Temporal dynamics of spatially localized waves in quadratic nonlinear waveguide arrays

We study experimentally and theoretically the temporal dynamics of laser pulses propagating under conditions of spatial self-focusing in quadratic nonlinear waveguide arrays made from periodically poled lithium niobate. We observed temporal pulse breakup and temporal pulse narrowing and studied the dynamics of these effects in different waveguides. We investigated the influence of the frequency dependence of the mode indices as a limiting factor for soliton formation. Our experimental results are in good agreement with the theoretical model developed from coupled-mode theory, providing a detailed understanding of pulse dynamics and beam distribution in waveguide arrays with quadratic nonlinearity.

Figure 1

(a) Sketch of waveguide array with period $d$. The red and yellow shading denotes the different crystal orientations, which form the quasi-phase-matching grating with a period ${\Lambda }_{\mathrm{QPM}}$. (b) FW and SH TM${}_{00}$ modes in an isolated array waveguide. (c) The diffraction relation of FW (solid blue line) and SH (red dash-dotted line) array supermodes. $\Delta \beta$ indicates the phase mismatch between the SH band and an isolated array waveguide mode (dotted blue line) at the FW. The black arrows emerging from the FW band denote the bifurcation points of unstaggered (upwards) solitons for focusing nonlinearity and staggered (downwards) solitons for the defocusing nonlinearity.

Figure 2

(a) Scheme of experimental setup showing the laser and beam shaping, the coupling to and from the sample with microscope objectives (MO), and the pulse-analysis setup. (b) Intensity (solid lines) and phase (dashed lines) of the input pulses at $\lambda =1552.5$ nm and $\lambda =1560.8$ nm.

Figure 3

(a)–(c) Pulse propagation in a homogeneous WGA without GVM and GVD, with Gaussian pulse excitation of 100 ps FWHM pulse length, and a phase mismatch $\Delta \beta L=51\pi$. Normalized power in (a) the central waveguide and (b) in the fourth waveguide from the center at the output of the WGA. (c) Normalized time-integrated power in all waveguides at the output of the WGA. (d), (e) Same as (a)–(c) in the WGA of our experiment with the experimental input pulse taking into account all experimental details, e.g., nonuniformities and dispersion.

Figure 4

Results for effective focusing nonlinearity. (a) Power dependence of time-averaged spatial FW output of WGA. (b) Comparison of spatial outputs of measurement (blue solid line), corresponding to a cut trough data plotted in (a), and simulation (red circles) for input peak power of 360 W. (c) Measured output spatiotemporal power distribution for FW pulse with 360 W input peak power. (d), (e) Comparison of the measured (blue dotted line) and simulated (red solid line) (d) temporal and (e) spectral powers in the different waveguides (waveguide number is indicated in each plot).
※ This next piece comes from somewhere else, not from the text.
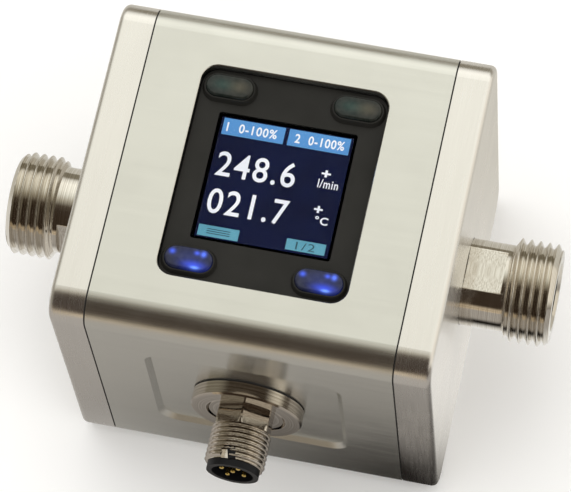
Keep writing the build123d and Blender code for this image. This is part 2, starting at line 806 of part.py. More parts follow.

The power of the input pulse is plotted in the center waveguide as a gray area for comparison.

Figure 5

Result for effective defocusing nonlinearity. (a) Power dependence of spatial FW output of WGA. (b) Comparison of spatial outputs of measurement (blue solid line), corresponding to cut trough the data plotted in panel (a), and simulation (red circles) for input peak power of 300 W. (c) Measured output spatiotemporal power distribution for FW pulse with 300 W input peak power. (d), (e) Comparison of the measured (blue dotted line) and simulated (red solid line) (d) temporal and (e) spectral powers in the different waveguides (waveguide number is indicated in each plot). The power of the input pulse is plotted in the center waveguide as a gray area for comparison.